会員説明会では、冒頭で相賀委員長が「公取委や政府の中に、規制緩和の後で、既得権益にメスを入れようという動きがあるように思う。
杞憂に終われば良いが日頃から準備を怠りなくしておかなければいけない。
弾力運用をすれば全てが守られるというものではないが、柔軟に何らかの対抗策を示せる、そういう地道な努力が重要だ」とあいさつした。
続いて、大竹靖夫委員が『弾力運用レポート第8号』の概要を説明した。
大竹委員は「公取委が再販制度の運用についての指導を具体的に、また積極性を強めている」と述べ、最近の主な動向として@昨年6月の第4回著作物再販協議会で、ポイントカードへの対応等で団体による共同行為があってはならないと指摘。

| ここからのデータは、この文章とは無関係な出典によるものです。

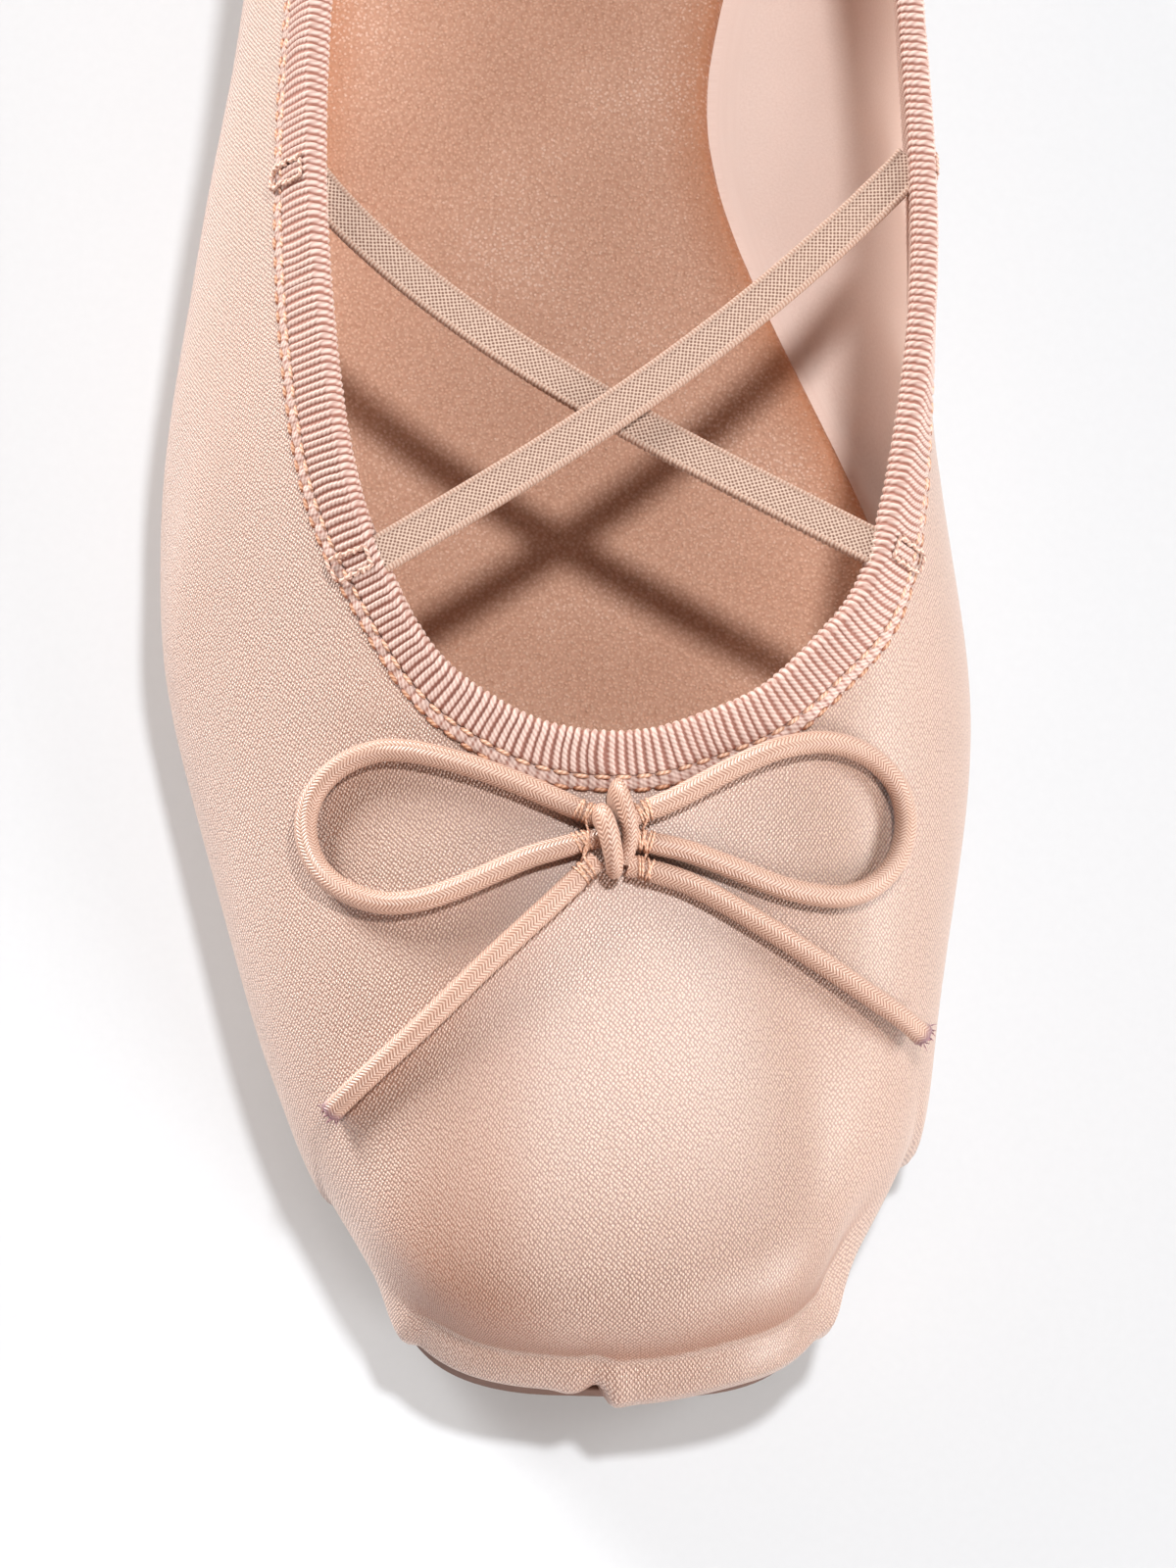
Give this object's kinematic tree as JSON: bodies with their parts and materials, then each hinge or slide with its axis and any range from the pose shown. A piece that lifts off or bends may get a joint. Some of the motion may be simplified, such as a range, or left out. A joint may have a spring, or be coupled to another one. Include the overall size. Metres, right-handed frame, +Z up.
{
  "type": "ballet flat",
  "caption": "Low slip-on satin flat shoe with a ribbon-bound topline, crossed elastic straps and a cord bow.",
  "frame": {"origin": "on the floor, on the heel's flat underside, 30 mm in front of the heel's back", "axes": "+Z up, -Y towards the toe, +X towards the inner (medial) side of the foot"},
  "size_m": [0.0917, 0.2496, 0.0579],
  "materials": {
    "satin": "satin weave, blush",
    "grosgrain": "ribbed ribbon",
    "elastic": "knitted elastic",
    "cord": "braided round cord",
    "sock_leather": "pebbled tan leather",
    "sole_rubber": "matt brown"
  },
  "bodies": {
    "root": {"outsole": "sole_rubber", "heel": "sole_rubber", "insole": "sock_leather", "upper": "satin", "binding": "grosgrain", "strap_over": "elastic", "strap_under": "elastic", "bow_knot": "cord", "bow_loop_lateral": "cord", "bow_loop_medial": "cord", "bow_tail_lateral": "cord", "bow_tail_medial": "cord"}
  },
  "joints": []
}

また、複合出版物は再販対象外商品も含まれ、定価表記には問題があると指摘があった。
A今年6月の第5回再販協議会で「謝恩価格本ネット販売フェア」の拡大と常設化を要請。
B今年2月、再販運用体制について再販委員会の朝倉委員長と日書連萬田会長(当時)に、それぞれ改善を強く要請。
C出版物公取協の景品規約見直しについて、年間を通じた読者サービスを要請――などを挙げた。

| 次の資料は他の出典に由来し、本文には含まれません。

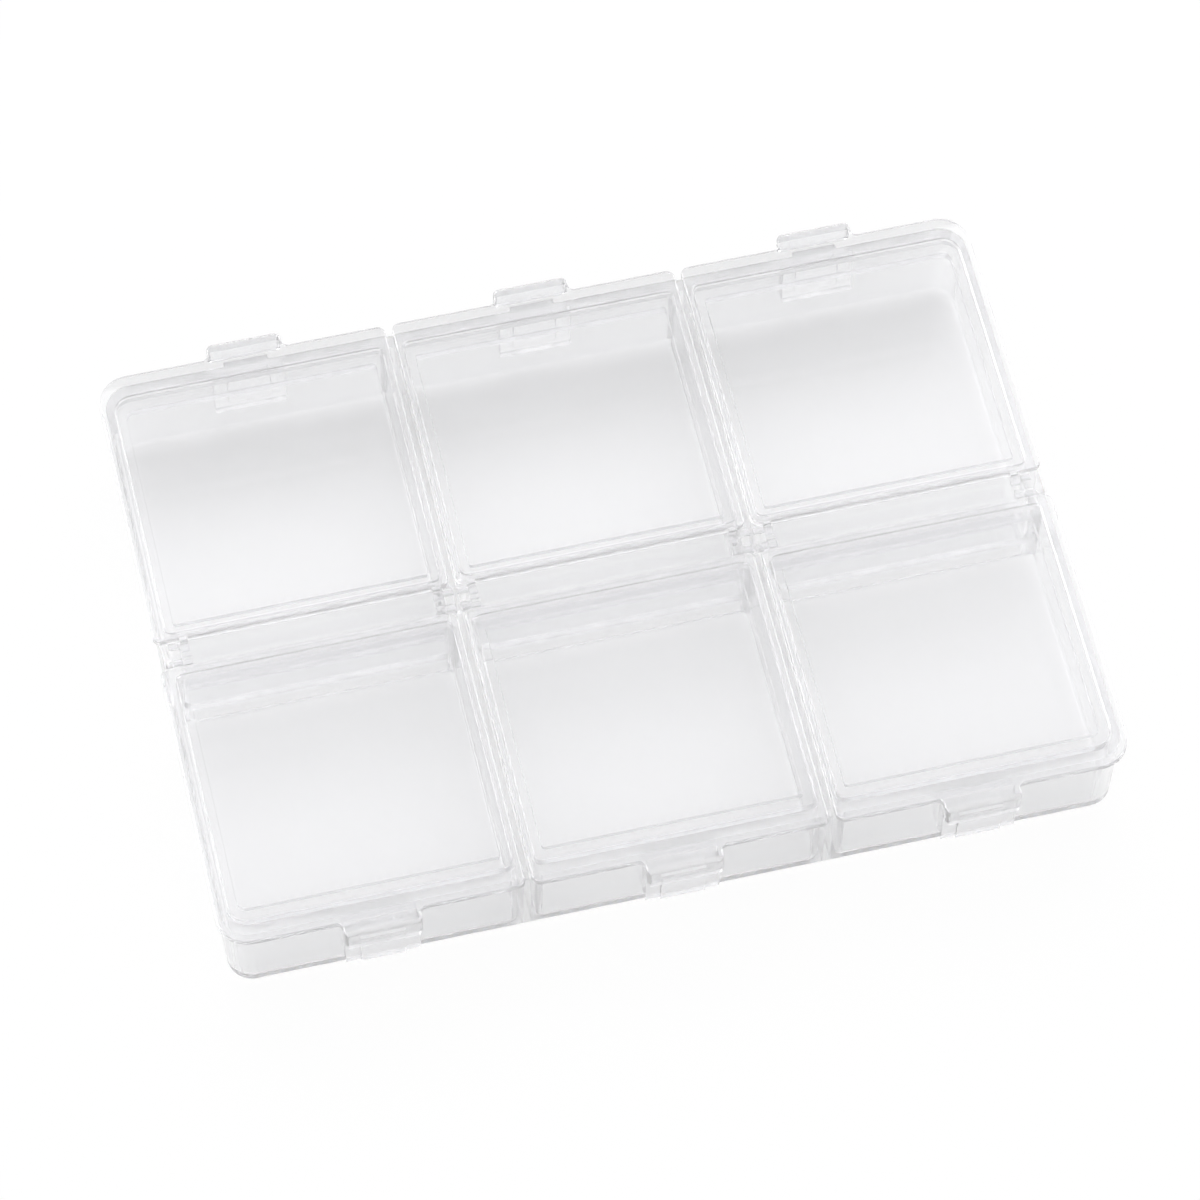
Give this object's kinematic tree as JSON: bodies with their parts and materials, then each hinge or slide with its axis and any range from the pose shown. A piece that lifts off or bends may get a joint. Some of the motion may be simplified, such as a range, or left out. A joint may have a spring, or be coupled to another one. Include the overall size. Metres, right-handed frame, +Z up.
{
  "type": "bead organizer",
  "caption": "Low clear plastic box for beads and small craft parts, with two rows of compartments that each have their own snap-shut hinged lid.",
  "frame": {"origin": "middle of the underside, on the surface the box stands on", "axes": "+X along the rows of compartments, +Y from the front row to the back row, +Z up; all lids closed"},
  "size_m": [0.132, 0.0998, 0.0165],
  "materials": {
    "tray": "clear moulded polypropylene, glossy",
    "lid": "clear moulded polypropylene, glossy"
  },
  "bodies": {
    "tray": {"tray": "tray"},
    "lid_front_left": {"lid_front_left": "lid"},
    "lid_front_middle": {"lid_front_middle": "lid"},
    "lid_front_right": {"lid_front_right": "lid"},
    "lid_back_left": {"lid_back_left": "lid"},
    "lid_back_middle": {"lid_back_middle": "lid"},
    "lid_back_right": {"lid_back_right": "lid"}
  },
  "joints": [
    {"name": "lid_front_left_hinge", "type": "hinge", "parent": "tray", "child": "lid_front_left", "pos_m": [-0.044, -0.00125, 0.01545], "axis": [-1, 0, 0], "range_deg": [0, 90]},
    {"name": "lid_front_middle_hinge", "type": "hinge", "parent": "tray", "child": "lid_front_middle", "pos_m": [0, -0.00125, 0.01545], "axis": [-1, 0, 0], "range_deg": [0, 90]},
    {"name": "lid_front_right_hinge", "type": "hinge", "parent": "tray", "child": "lid_front_right", "pos_m": [0.044, -0.00125, 0.01545], "axis": [-1, 0, 0], "range_deg": [0, 90]},
    {"name": "lid_back_left_hinge", "type": "hinge", "parent": "tray", "child": "lid_back_left", "pos_m": [-0.044, 0.00125, 0.01545], "axis": [1, 0, 0], "range_deg": [0, 90]},
    {"name": "lid_back_middle_hinge", "type": "hinge", "parent": "tray", "child": "lid_back_middle", "pos_m": [0, 0.00125, 0.01545], "axis": [1, 0, 0], "range_deg": [0, 90]},
    {"name": "lid_back_right_hinge", "type": "hinge", "parent": "tray", "child": "lid_back_right", "pos_m": [0.044, 0.00125, 0.01545], "axis": [1, 0, 0], "range_deg": [0, 90]}
  ]
}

このうち景品規約問題について、大竹委員は「これは書店サイドのテーマだが、再販と強くかかわる問題。
出版社も取次も各々の考えを強く持つ必要があるのではないかと思っている」と述べた。
再販弾力運用の取り組みについて大竹委員は「謝恩価格本販売の常設化の要請からブックハウス神保町を10月12日にオープンした。

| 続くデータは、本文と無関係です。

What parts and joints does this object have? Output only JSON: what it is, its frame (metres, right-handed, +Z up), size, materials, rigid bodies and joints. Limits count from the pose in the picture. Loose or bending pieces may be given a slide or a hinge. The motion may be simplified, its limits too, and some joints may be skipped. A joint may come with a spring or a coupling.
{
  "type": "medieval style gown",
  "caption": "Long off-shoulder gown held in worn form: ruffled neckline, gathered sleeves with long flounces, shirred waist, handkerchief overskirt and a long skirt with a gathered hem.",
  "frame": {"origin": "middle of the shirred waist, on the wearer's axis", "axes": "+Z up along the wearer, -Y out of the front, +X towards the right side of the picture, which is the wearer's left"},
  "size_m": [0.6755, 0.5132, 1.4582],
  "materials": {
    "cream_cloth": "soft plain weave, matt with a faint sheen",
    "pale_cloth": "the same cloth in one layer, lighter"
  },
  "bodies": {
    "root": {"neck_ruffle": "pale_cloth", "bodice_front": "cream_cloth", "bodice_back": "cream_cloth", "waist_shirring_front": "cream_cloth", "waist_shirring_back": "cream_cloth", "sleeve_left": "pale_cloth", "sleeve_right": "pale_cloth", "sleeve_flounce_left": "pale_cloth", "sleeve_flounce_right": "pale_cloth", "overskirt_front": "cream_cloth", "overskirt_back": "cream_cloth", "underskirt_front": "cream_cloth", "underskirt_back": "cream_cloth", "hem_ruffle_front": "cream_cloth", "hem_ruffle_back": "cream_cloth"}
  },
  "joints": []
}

同じ日にスタートした第5回謝恩価格本ネット販売フェアは出版社82社1200点の参加となっている。
公取委からマルBの押印について改善要請があったため、今年の謝恩価格本フェアやブックハウス神保町では剥がせるシールで対応している。
ブックハウス神保町を開いてちょっとうれしく思ったのは、公取委の上杉総長が11月の記者会見で『現時点で再販の見直しは考えていない』と話したこと。
少しは効果があったかと思っている」と述べた。
このほか、10月に再販研究委員会の規約を改正、委員長の所属団体に事務局を置くこととし、議決規定や小委員会についての条項を削除したことを報告。
複合出版物については2月と9月に出版社にアンケートを実施、出版社の価格表示改善の意思は強まっていると報告した。
最後に、レポートの資料編に掲載しているトーハンと日販の書店経営調査の数値に言及して、「2004年の書店の当期利益はトーハンでは0・24%、日販ではマイナス0・27%となっている。
この状況で書店に年間を通じてのサービスが求められ、どのように対応するかで書店が苦慮している。
出版社としてもこのあたりの事情を踏まえていかなければならないと思っている」と結んだ。
終わりにあたってあいさつした菊池明郎・書協常任理事は、「ブックハウス神保町に商品供給の面で積極的にご協力いただきたい。
東京国際ブックフェアなど読者にアピールする場がいくつかあるが、公取委や学識有識者はそういうところを丹念に見ている。
こういう場を盛り上げていくためにも出版社の協力がぜひとも必要だ」と述べた。